BRIEF
What is needed is an exact copy of the lines from the one containing "pieces.update(cove_mouldings())" to the one containing "zip(*points))), Vector(map(max, zip(*points)))", both lines included, and no other lines.
====================
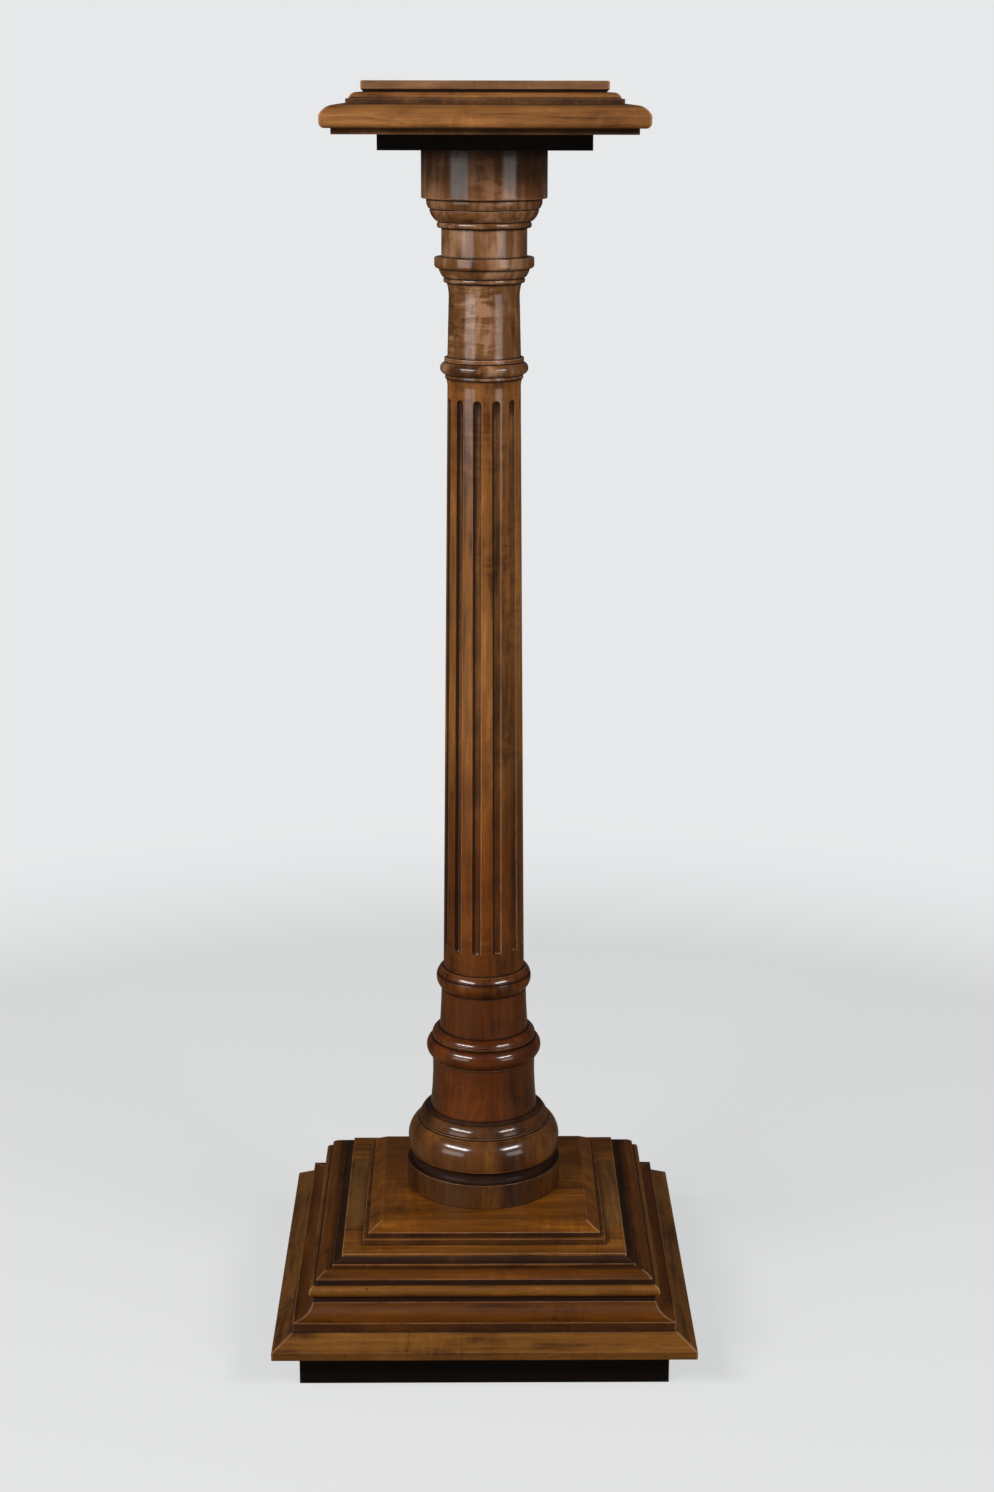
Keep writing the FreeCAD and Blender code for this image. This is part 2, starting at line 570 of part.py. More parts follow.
def fluted_shaft(foot):
    """Tapered shaft with its foot bead, twelve stopped flutes and the cove at its top."""
    ring_top = foot + SHAFT_RING_HEIGHT
    members = climb((SHAFT_RING_RADIUS, foot), (0, SHAFT_RING_HEIGHT, SHAFT_RING_BULGE),
                    (SHAFT_FOOT_RADIUS - SHAFT_RING_RADIUS, 0),
                    (SHAFT_TOP_RADIUS - SHAFT_FOOT_RADIUS, SHAFT_LENGTH),
                    (SHAFT_COVE_RADIUS - SHAFT_TOP_RADIUS, SHAFT_COVE_HEIGHT, -SHAFT_COVE_HOLLOW))
    shaft, top = turned_section(members)
    half = SHAFT_RING_HEIGHT / 2
    bead_round = (half ** 2 + SHAFT_RING_BULGE ** 2) / (2 * SHAFT_RING_BULGE)
    line_rise = SHAFT_RING_LINE_HEIGHT - half
    line_radius = (SHAFT_RING_RADIUS + SHAFT_RING_BULGE - bead_round
                   + math.sqrt(bead_round ** 2 - line_rise ** 2))
    line = Part.makeTorus(line_radius, SHAFT_RING_LINE_DEPTH,
                          FreeCAD.Vector(0, 0, foot + SHAFT_RING_LINE_HEIGHT))
    cutter = flute_cutter(ring_top)
    cutters = [line]
    for index in range(FLUTE_COUNT):
        copy = cutter.copy()
        copy.rotate(ORIGIN, UP, FLUTE_FIRST_ANGLE + index * FULL_TURN / FLUTE_COUNT)
        cutters.append(copy)
    return cut_all(shaft, cutters), top


def neck(foot):
    """Neck with the ring of fillet, bead and fillet at its foot."""
    members = climb((NECK_FILLET_RADIUS, foot), (0, NECK_FILLET_HEIGHT),
                    *quirk(NECK_FILLET_RADIUS, NECK_BEAD_RADIUS),
                    (0, NECK_BEAD_HEIGHT, NECK_BEAD_BULGE),
                    *quirk(NECK_BEAD_RADIUS, NECK_UPPER_FILLET_RADIUS),
                    (0, NECK_UPPER_FILLET_HEIGHT), (NECK_FOOT_RADIUS - NECK_UPPER_FILLET_RADIUS, 0),
                    (NECK_WAIST_RADIUS - NECK_FOOT_RADIUS, NECK_LENGTH),
                    (NECK_FLARE_RADIUS - NECK_WAIST_RADIUS, NECK_FLARE_HEIGHT, -NECK_FLARE_HOLLOW))
    return turned_section(members)


def collar(foot):
    """Small bead, taper and flat band, with the plain neck above them."""
    upper_round, lower_round = COLLAR_BAND_ROUND, COLLAR_BAND_LOWER_ROUND
    band_face = COLLAR_BAND_HEIGHT - upper_round - lower_round
    taper_run = COLLAR_TAPER_TOP_RADIUS - COLLAR_TAPER_FOOT_RADIUS
    members = climb((COLLAR_BEAD_RADIUS, foot), (0, COLLAR_BEAD_HEIGHT, COLLAR_BEAD_BULGE),
                    (COLLAR_TAPER_FOOT_RADIUS - COLLAR_BEAD_RADIUS, QUIRK_HEIGHT),
                    (taper_run, COLLAR_TAPER_HEIGHT, COLLAR_TAPER_BULGE),
                    (COLLAR_BAND_RADIUS - lower_round - COLLAR_TAPER_TOP_RADIUS, 0),
                    (lower_round, lower_round, round_bow(lower_round)), (0, band_face),
                    (-upper_round, upper_round, round_bow(upper_round)),
                    (COLLAR_NECK_RADIUS - COLLAR_BAND_RADIUS + upper_round, 0),
                    (0, COLLAR_NECK_HEIGHT))
    return turned_section(members)


def capital(foot):
    """Astragal, echinus, annulet and drum, with a short spigot up into the under board."""
    members = climb((ASTRAGAL_RADIUS, foot), (0, ASTRAGAL_HEIGHT, ASTRAGAL_BULGE),
                    *quirk(ASTRAGAL_RADIUS, ECHINUS_FOOT_RADIUS),
                    (ECHINUS_TOP_RADIUS - ECHINUS_FOOT_RADIUS, ECHINUS_HEIGHT, ECHINUS_BULGE),
                    *quirk(ECHINUS_TOP_RADIUS, ANNULET_FOOT_RADIUS),
                    (ANNULET_TOP_RADIUS - ANNULET_FOOT_RADIUS, ANNULET_HEIGHT, ANNULET_BULGE),
                    (DRUM_RADIUS - ARRIS_ROUND - ANNULET_TOP_RADIUS, 0),
                    (ARRIS_ROUND, ARRIS_ROUND, round_bow(ARRIS_ROUND)), (0, DRUM_HEIGHT - ARRIS_ROUND))
    top = members[-1][1]
    cap_top = top + CAP_SPIGOT_LENGTH
    cap_spigot = [(SPIGOT_RADIUS, top), (SPIGOT_RADIUS, cap_top), (0, cap_top)]
    body = turned(spigot_outline(foot, SPIGOT_RADIUS, SPIGOT_LENGTH) + members + cap_spigot)
    return cut_all(body, capital_screw_places(screw_hole(CAPITAL_SCREW_LENGTH), top)), top


def capital_screw_places(shape, seat):
    """Four copies of a screw or its hole, pointing down through the under board into the capital."""
    return at_corners(shape, CAPITAL_SCREW_SPACING, seat + UNDER_BOARD_THICKNESS, True)


# ---------------------------------------------------------------- top
def top_screw_places(shape, seat):
    """Four copies of a screw or its hole, pointing up through the under board into the main board."""
    return at_corners(shape, TOP_SCREW_SPACING, seat)


def under_board(foot):
    """Black board on the capital, and the level of its top."""
    holes = top_screw_places(screw_hole(TOP_SCREW_LENGTH), foot)
    holes += capital_screw_places(screw_hole(CAPITAL_SCREW_LENGTH), foot)
    holes.append(Part.makeCylinder(SPIGOT_RADIUS + SPIGOT_FIT, CAP_SPIGOT_LENGTH + GLUE_GAP,
                                   FreeCAD.Vector(0, 0, foot)))
    board = square_board(UNDER_BOARD_WIDTH, foot, UNDER_BOARD_THICKNESS)
    return cut_all(board, holes), foot + UNDER_BOARD_THICKNESS


def main_top_board(foot):
    """Broad moulded board with a fillet, a round nose and a thumb round, and the level of its top."""
    half, fillet_half, soft = MAIN_BOARD_WIDTH / 2, MAIN_FILLET_WIDTH / 2, MAIN_LOWER_ROUND
    edge = climb((fillet_half, foot), (0, MAIN_FILLET_HEIGHT), (half - soft - fillet_half, 0),
                 (soft, soft, round_bow(soft)), (0, MAIN_NOSE_HEIGHT),
                 (-MAIN_THUMB_RUN, MAIN_THUMB_RISE, MAIN_THUMB_BULGE))
    holes = top_screw_places(screw_hole(TOP_SCREW_LENGTH), foot - UNDER_BOARD_THICKNESS)
    return cut_all(moulded_board(edge), holes), edge[-1][1]


def middle_top_board(foot):
    """Board with an upright face and an ovolo, and the level of its top."""
    edge = climb((MIDDLE_HALF, foot), (0, MIDDLE_FACE_HEIGHT), (-MIDDLE_LEDGE, 0),
                 (-MIDDLE_OVOLO_RUN, MIDDLE_OVOLO_RISE, MIDDLE_OVOLO_BULGE))
    return moulded_board(edge), edge[-1][1]


def upper_top_board(foot):
    """Flat board that things stand on, with a sunk line under its edge, and the level of its top."""
    edge = climb((UPPER_HALF - UPPER_HOLLOW_DEPTH, foot), (UPPER_HOLLOW_DEPTH, UPPER_HOLLOW_HEIGHT),
                 (0, UPPER_EDGE_HEIGHT - UPPER_EDGE_ROUND),
                 (-UPPER_EDGE_ROUND, UPPER_EDGE_ROUND, round_bow(UPPER_EDGE_ROUND)))
    return moulded_board(edge), edge[-1][1]


def screws(seat):
    """Wood screws, one group for each place."""
    groups = {"plinth_block_screws": block_screw_places(wood_screw(BLOCK_SCREW_LENGTH)),
              "core_screws": at_corners(wood_screw(CORE_SCREW_LENGTH), CORE_SCREW_SPACING, SLAB_Z),
              "top_board_screws": top_screw_places(wood_screw(TOP_SCREW_LENGTH), seat),
              "capital_screws": capital_screw_places(wood_screw(CAPITAL_SCREW_LENGTH), seat)}
    return {name: Part.makeCompound(group) for name, group in groups.items()}


# ---------------------------------------------------------------- the whole stand
def stacked(builders, level):
    """Pieces built one on top of the other from a level, and the level that the last one ends at."""
    pieces = {}
    for build in builders:
        pieces[build.__name__], level = build(level)
    return pieces, level


def build_stand():
    """Every piece of the stand, by node name."""
    pieces = {}
    pieces.update(plinth_rails())
    pieces.update(glue_blocks())
    pieces.update(slab_mouldings())
    pieces.update(cove_mouldings())
    pieces.update(bead_mouldings())
    pieces.update(step_mouldings())
    pieces.update(core_boards())
    pieces.update(frame_members())
    pieces.update(raised_panel())
    column = [column_foot, lower_drum, upper_drum, fluted_shaft, neck, collar, capital]
    sections, seat = stacked(column, COLUMN_Z)
    boards = stacked([under_board, main_top_board, middle_top_board, upper_top_board], seat)[0]
    pieces.update(sections)
    pieces.update(boards)
    pieces.update(screws(seat))
    return pieces


os.makedirs("parts", exist_ok=True)
for node, shape in build_stand().items():
    shape.exportStep(f"parts/{node}.step")
    box = shape.optimalBoundingBox()
    print(f"{node:24s} solids {len(shape.Solids)} valid {shape.isValid()} volume {shape.Volume:10.0f} "
          f"z {box.ZMin:7.1f} to {box.ZMax:7.1f}")
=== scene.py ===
"""Pedestal column stand: black plinth, stepped and moulded square base, turned column and square top."""
import json
import logging
import math
from collections.abc import Callable
from dataclasses import dataclass, field
from enum import Enum
from functools import cache
from itertools import pairwise

import bpy
import numpy as np
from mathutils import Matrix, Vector


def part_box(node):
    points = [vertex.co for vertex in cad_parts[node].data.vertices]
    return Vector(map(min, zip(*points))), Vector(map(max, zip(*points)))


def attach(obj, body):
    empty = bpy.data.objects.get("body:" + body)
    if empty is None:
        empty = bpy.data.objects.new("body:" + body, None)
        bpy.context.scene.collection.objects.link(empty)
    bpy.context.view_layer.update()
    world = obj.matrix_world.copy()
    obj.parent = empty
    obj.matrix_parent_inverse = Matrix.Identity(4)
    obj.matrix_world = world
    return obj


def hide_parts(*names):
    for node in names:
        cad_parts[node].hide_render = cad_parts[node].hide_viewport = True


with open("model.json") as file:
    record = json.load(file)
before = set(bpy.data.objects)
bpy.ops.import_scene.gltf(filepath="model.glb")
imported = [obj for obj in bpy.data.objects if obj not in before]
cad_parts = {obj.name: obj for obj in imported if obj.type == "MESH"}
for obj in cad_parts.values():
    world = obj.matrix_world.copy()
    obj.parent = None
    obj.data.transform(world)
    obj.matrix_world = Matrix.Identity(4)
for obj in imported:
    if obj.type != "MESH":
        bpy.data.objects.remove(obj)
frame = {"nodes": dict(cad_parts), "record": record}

Piece, Material = bpy.types.Object, bpy.types.Material
NodeTree, Node, Socket = bpy.types.NodeTree, bpy.types.Node, bpy.types.NodeSocket
Point = tuple[float, float]
Span = tuple[float, float]
Place = tuple[float, float, float]
Colour = tuple[float, float, float, float]

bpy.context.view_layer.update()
BODY = "root"
log = logging.getLogger("pedestal")

SIDES = {"front": 0, "right": 1, "back": 2, "left": 3}
QUARTER_TURN = math.pi / 2
QUARTER_BOW = 1 - math.sqrt(0.5)  # how far a quarter round of radius 1 swells beyond its chord
ARRIS, RECESS, HIP = "arris", "recess", "hip"
BASE_SEED, TOP_SEED, COLUMN_SEED = 1, 31, 51


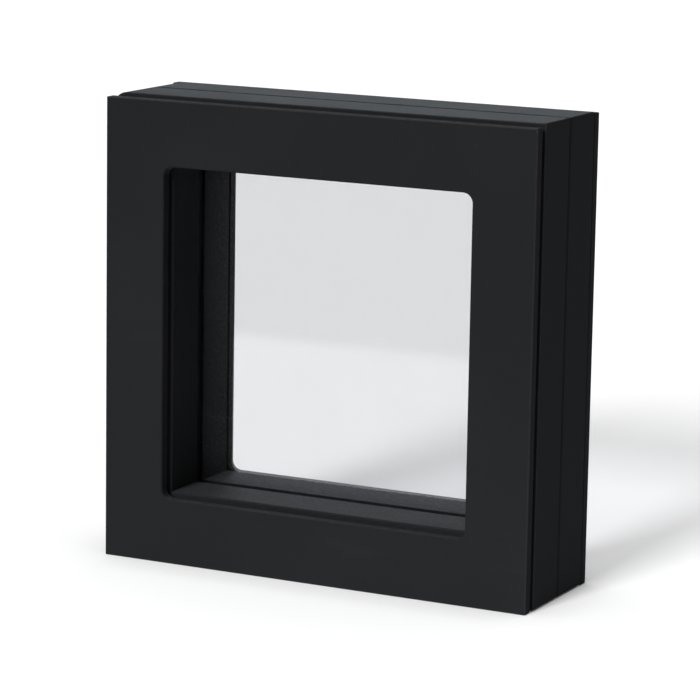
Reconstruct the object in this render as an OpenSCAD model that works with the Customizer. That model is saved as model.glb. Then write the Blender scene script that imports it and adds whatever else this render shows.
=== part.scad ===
====================
WRITTEN SOLUTION
    pieces.update(cove_mouldings())
    pieces.update(bead_mouldings())
    pieces.update(step_mouldings())
    pieces.update(core_boards())
    pieces.update(frame_members())
    pieces.update(raised_panel())
    column = [column_foot, lower_drum, upper_drum, fluted_shaft, neck, collar, capital]
    sections, seat = stacked(column, COLUMN_Z)
    boards = stacked([under_board, main_top_board, middle_top_board, upper_top_board], seat)[0]
    pieces.update(sections)
    pieces.update(boards)
    pieces.update(screws(seat))
    return pieces


os.makedirs("parts", exist_ok=True)
for node, shape in build_stand().items():
    shape.exportStep(f"parts/{node}.step")
    box = shape.optimalBoundingBox()
    print(f"{node:24s} solids {len(shape.Solids)} valid {shape.isValid()} volume {shape.Volume:10.0f} "
          f"z {box.ZMin:7.1f} to {box.ZMax:7.1f}")
=== scene.py ===
"""Pedestal column stand: black plinth, stepped and moulded square base, turned column and square top."""
import json
import logging
import math
from collections.abc import Callable
from dataclasses import dataclass, field
from enum import Enum
from functools import cache
from itertools import pairwise

import bpy
import numpy as np
from mathutils import Matrix, Vector


def part_box(node):
    points = [vertex.co for vertex in cad_parts[node].data.vertices]
    return Vector(map(min, zip(*points))), Vector(map(max, zip(*points)))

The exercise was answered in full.